Their first two records were solid: lo-fi power pop that evolved from Dylan Baldi’s solo bedroom pop project to progressively more intense studio effort. It felt like the real breaking point was their third record, which was loaded with a pure unadulterated heaviness that no one had seen coming. It was definitely felt like a complete album more than anything else. This record continues with that trajectory of heaviness with an even greater sense of cohesiveness—there’s a clear arc, musically, emotionally, and thematically; and every song feels like it belongs where it was placed. This intentionality sets this record apart from what they’ve done in the past (though their other releases have been quite good); it makes it feel very special.

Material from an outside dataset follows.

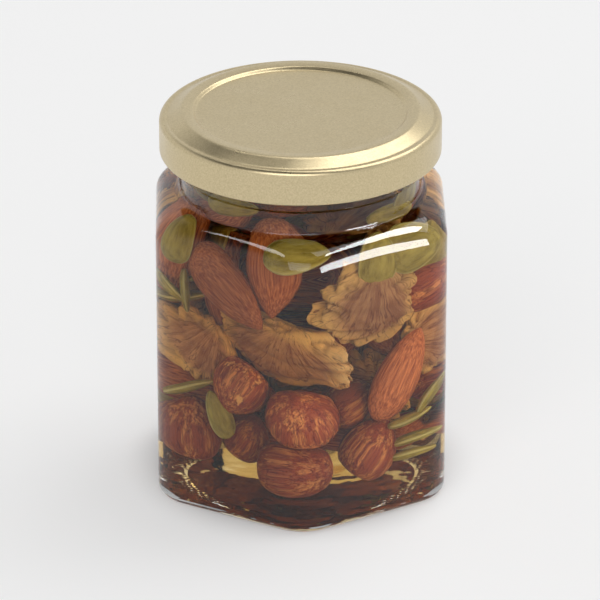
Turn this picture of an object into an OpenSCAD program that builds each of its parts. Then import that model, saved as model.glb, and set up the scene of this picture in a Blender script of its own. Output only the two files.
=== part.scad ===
// Honey jar: a six-sided glass jar with a twist-off lid, filled with honey.
// Millimetres, +Z up, origin at the centre of the base. One upright corner of the jar faces -Y.

/* [Jar body] */
// Width across two opposite flat sides
across_flats = 68; // [56:0.5:110]
// Outer radius of the six upright corners
corner_radius = 11; // [7:0.5:16]
// Height of the glass, from the base to the sealing rim
glass_height = 90; // [60:1:160]
// Thickness of the glass wall
wall = 2.4; // [1.6:0.1:3.2]
// Thickness of the glass base
base_thickness = 4; // [2.5:0.1:8]
// Outer rounding where the wall meets the base
heel_radius = 2.2; // [1:0.1:3.5]

/* [Shoulder and neck] */
// Height over which the shoulder rounds in from the wall to the neck
shoulder_rise = 8; // [6:0.5:12]
// How far the neck stands in from the flat sides
neck_inset = 5.5; // [4:0.1:8]
// Height of the neck, from the top of the shoulder to the sealing rim
neck_height = 16; // [13:0.5:24]
// How far the finish under the lid stands out from the neck
finish_step = 1.2; // [0.6:0.1:2]
// How much of the neck shows under the finish
neck_band = 4.6; // [2:0.1:7]

/* [Lid] */
// Depth of the lid's skirt below the sealing rim
skirt_depth = 7.6; // [5:0.1:9.5]
// Height of the flat panel above the sealing rim
panel_rise = 2; // [1.6:0.1:4]
// Height of the ring's crest above the panel
crest_rise = 0.5; // [0.2:0.1:1]
// Thickness of the lid sheet
sheet = 0.7; // [0.5:0.05:0.9]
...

Sonically, this record goes beyond the labels it will surely be given. Honestly, the first genre to come to mind upon hearing this record was “pop punk,” but I knew right then that was just too easy of a knee jerk reaction. It’s raw; it’s fuzzy; it’s noisy; it’s punky. At times, it even recalls old emo music at the height of the genre’s quality. It cycles from being irreverently dissonant and insanely catchy, almost poppy—but somehow their sound is completely effortless. Frontman Dylan Baldi’s voice especially contributes to the easy flow the album has. Sometimes his voice has a smooth quality, but a lot of the time he sings in this part growl, part scream, part deadpan kind of voice that’s quite hard to describe. It sounds like he might be straining his voice, but it sounds so natural that you forget about everything else. It’s the kind of voice that you can really get behind emotionally, which is perfect considering his lyrics are one of the driving forces of the record.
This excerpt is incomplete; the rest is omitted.